One of Bargewell's conclusions is that the training of troops for Iraq has been flawed, the official said, with too much emphasis on traditional war-fighting skills and insufficient focus on how to wage a counterinsurgency campaign. Currently the director of operations for a top headquarters in Iraq, Bargewell is a career Special Operations officer and therefore more familiar than most regular Army officers with the precepts of counterinsurgency, such as using the minimum amount of force necessary to succeed. Also, as an Army staff sergeant in Vietnam in 1971, Bargewell received the Distinguished Service Cross, the Army's second-highest honor, for actions in combat while a member of long-range reconnaissance team operating deep behind enemy lines.

In the Mandarin's eyes, Bargewell's "cred" is immmesurably enhanced by his having worn the Long-Range Reconnaissance Patrol, or "Lurp" badge.

While then-Sgt. Bargewell was earning his DSC, the Mandarin was an Army Lieutenant at Ft. Sill, OK, teaching “Stability Operations” in the Tactics Department of the Field Artillery School.

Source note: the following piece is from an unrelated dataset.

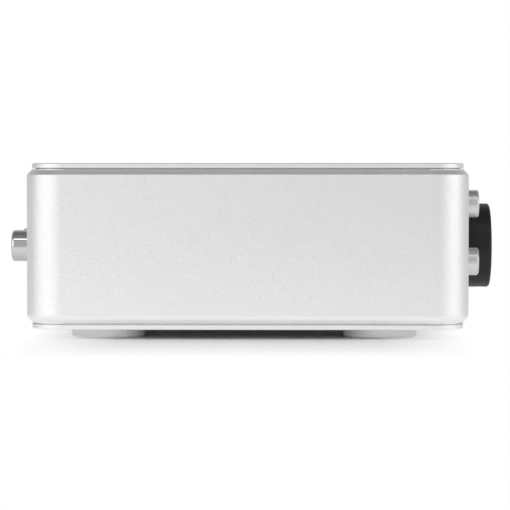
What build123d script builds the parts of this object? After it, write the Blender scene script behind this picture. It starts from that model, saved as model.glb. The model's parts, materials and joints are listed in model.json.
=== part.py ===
from build123d import *
import os
from math import asin, degrees

# A direct injection box: a rounded aluminium tube closed by an inset plate above and below,
# standing on four pads. The end at +X carries the level knob, two push buttons and the XLR
# output, and the end at -X carries the input and thru jack sockets.
# Millimetres. X runs along the box, Y across it, Z up. The origin is on the surface the
# pads stand on, below the middle of the case.

os.makedirs("parts", exist_ok=True)

# ---------------------------------------------------------------- driving dimensions
# Case tube
case_length = 142.0  # outside, along X
case_depth = 106.0  # outside, along Y
case_height = 49.2  # the tube alone, without its plates
corner_radius = 12.0
wall = 3.0
rim_chamfer = 1.8
post_reach = 10.0  # how far each corner post reaches in from the inside walls
post_round = 4.0
post_hole_inset = 5.0  # screw axis from the inside walls
post_hole_depth = 12.0

# Cover plates
plate_thickness = 1.6
plate_inset = 1.7  # plate edge from the outside of the tube
plate_edge_radius = 0.7
step_height = 0.3  # raised step that seats on the rim and leaves a shadow gap
step_inset = 2.4  # step edge from the outside of the tube

# Feet
foot_radius = 11.85
foot_height = 3.0
foot_edge_radius = 0.6
foot_inset_x = 27.0  # pad centre from the end of the tube, before the shift
foot_shift_x = -1.2  # the four pads stand slightly towards the jack end
foot_inset_y = 17.0  # pad centre from the side of the tube

# M3 countersunk screws, simplified to a cone and a plain shank
head_radius = 2.75
shank_radius = 1.5
head_height = head_radius - shank_radius  # 90 degree head
socket_radius = 1.15
socket_depth = 0.9
screw_play = 0.1  # around a head or a shank that passes through
thread_play = 0.03  # around a shank that is screwed in
plate_screw_length = 9.0

# Circuit boards
board_thickness = 1.6
standoff_radius = 3.2  # to the corners of the hexagon
standoff_foot_gap = 6.15  # pillar axis to the edge of the nearest pad
standoff_web = 0.5  # left between the holes tapped from each end
bore_end_gap = 0.3  # screw tip to the bottom of its hole
pan_head_radius = 2.8
pan_head_height = 2.0
pan_head_edge = 0.7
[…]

“Stability Operations” was Army slang for the process of dealing with the local people in an area where US forces were occupying or conducting military operations. More broadly, as the Mandarin taught it, it concerned investigating the reasons some locals supported indigenous resistance movements, such as the Viet Cong at that time. The Mandarin also taught his Captains cases dating back to the Maoist guerrilla war in China in the 1930s and 1940s as well as lessons learned from the French occupation of Vietnam -- ending in their magnificent (or disastrous, depending on your point of view) defeat at Điện Biên Phủ at the hands of the brilliant General Võ Nguyên Giáp.

Even back in 1971, Stab Ops was only a two-week elective for Captains in residence at a nine-month course to prepare them to command units at the Battalion level and higher. But the Mandarin felt that those Captains who stayed awake in his two-week introduction to guerrilla warfare -- from the guerrilla (a/k/a “insurgent”) point of view -- went away at the very least with the impression that Stab Ops was something complex and difficult, needing forethought and planning.

Too Bad 1LT Shrub, Texas Air National Guard wasn’t cracking his gum in the back row of the Mandarin’s class when we were analyzing General Giáp’s approach to insurgency, or perhaps something might have stuck. Besides Shrub’s gum to the bottom of one of the Mandarin’s chairs, of course….

P.S. The head shot is General Giáp, who is apparently still alive and kicking at age 96. The Mandarin wonders what he would make of our latest adventure?